Parents with young children (and let’s be honest, most of us!) are familiar with the challenge of getting through the grocery store checkout line without a meltdown over a candy bar strategically placed by the checkout counter.

Public health advocates and conscious consumers everywhere were thrilled with Tesco’s announcement in May 2014 to remove sweets and chocolates from checkouts across the UK. Tesco’s pledge came the same week as WHO announced a Commission on Ending Childhood Obesity, gathering  a group of multidisciplinary experts to produce a report specifying effective approaches and interventions to address obesity across the globe.

Helping us with our New Year’s Resolutions, Tesco followed up on January 1, 2015, removing sweets and chocolates from the checkouts in all 2,000 stores in the UK, even taking things a step further by promoting healthier alternatives under the campaign #onelittlechange.
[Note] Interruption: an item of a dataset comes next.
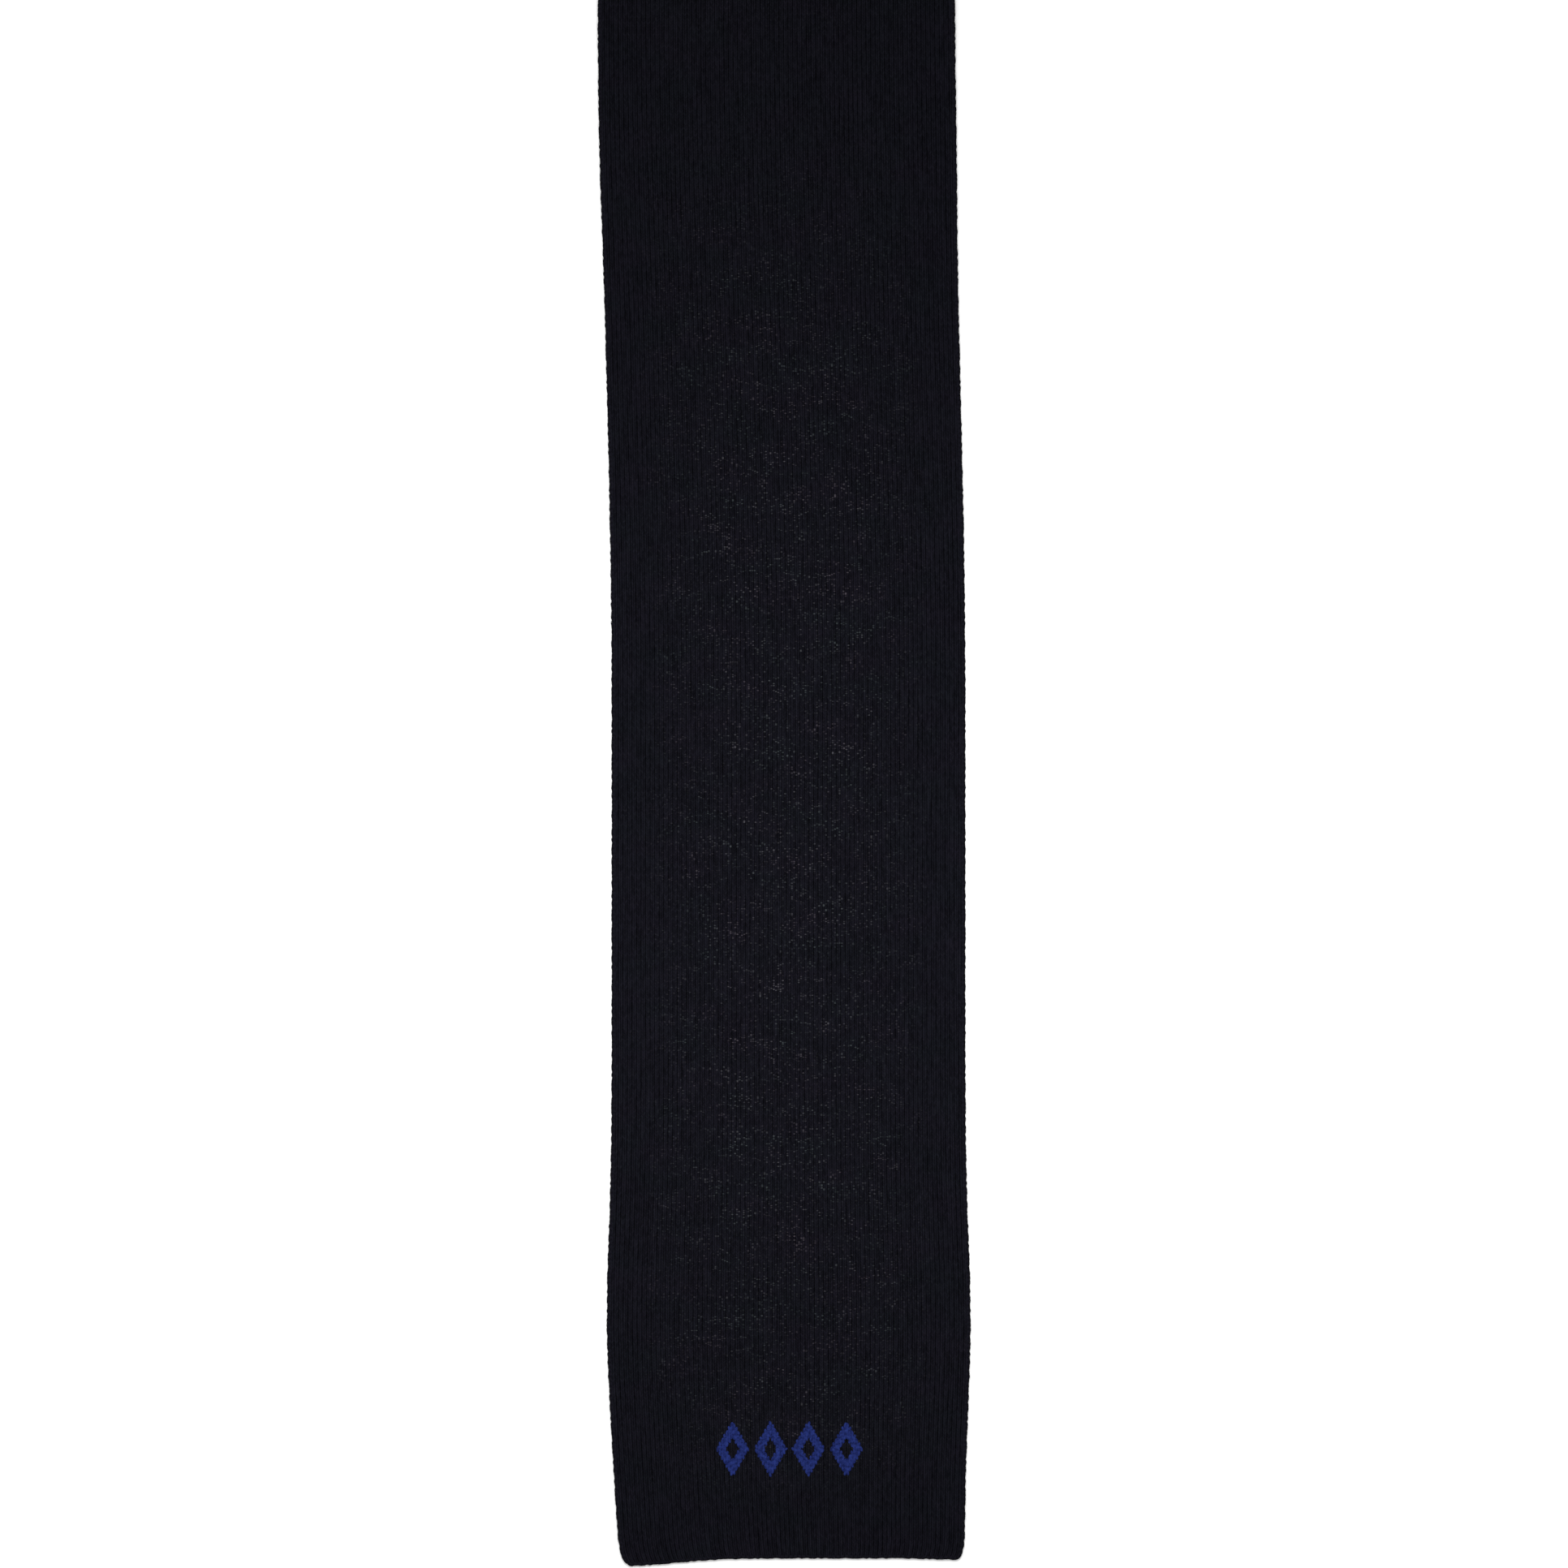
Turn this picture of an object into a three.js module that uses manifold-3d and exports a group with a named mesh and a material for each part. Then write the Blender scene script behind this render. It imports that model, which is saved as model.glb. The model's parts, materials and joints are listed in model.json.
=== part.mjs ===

Tesco’s removal of candy from checkout aisles supports basic behavioral economic principles and the guidance of nutrition experts to promote healthier food purchases and consumption by making unhealthy foods less easily accessible. Consumers are still free to purchase these products, but must find them in the appropriate aisle.

This strategic business move by Tesco is one in a recent series of decisions by large businesses to change practices to promote health. CVS Caremark decided to stop selling cigarettes and tobacco products across the US. This decision raised the discussion about business supporting consumer health, and the CVS stock price had increased over 17% since the announcement in February 2014.

Tesco was also the first UK supermarket to remove sweets and chocolates from large stores in 1994, and is committed to using its scale for good. Smart businesses considering long term financial sustainability are working to promote healthy consumers. Porter and Kramer discuss creating shared value, “policies and operating practices that enhance the competiveness of a company while simultaneously advancing the economic and social conditions in the communities in which it operates.”

See their “Healthy Checkout” video, below.

We support Tesco’s leadership to support health and create shared value, promoting healthier choices for consumers across the UK. We believe that making markets work for health is essential for healthier, more sustainable lifestyles to be achieved at the population level.

So now more than ever, the question is: Will the US follow?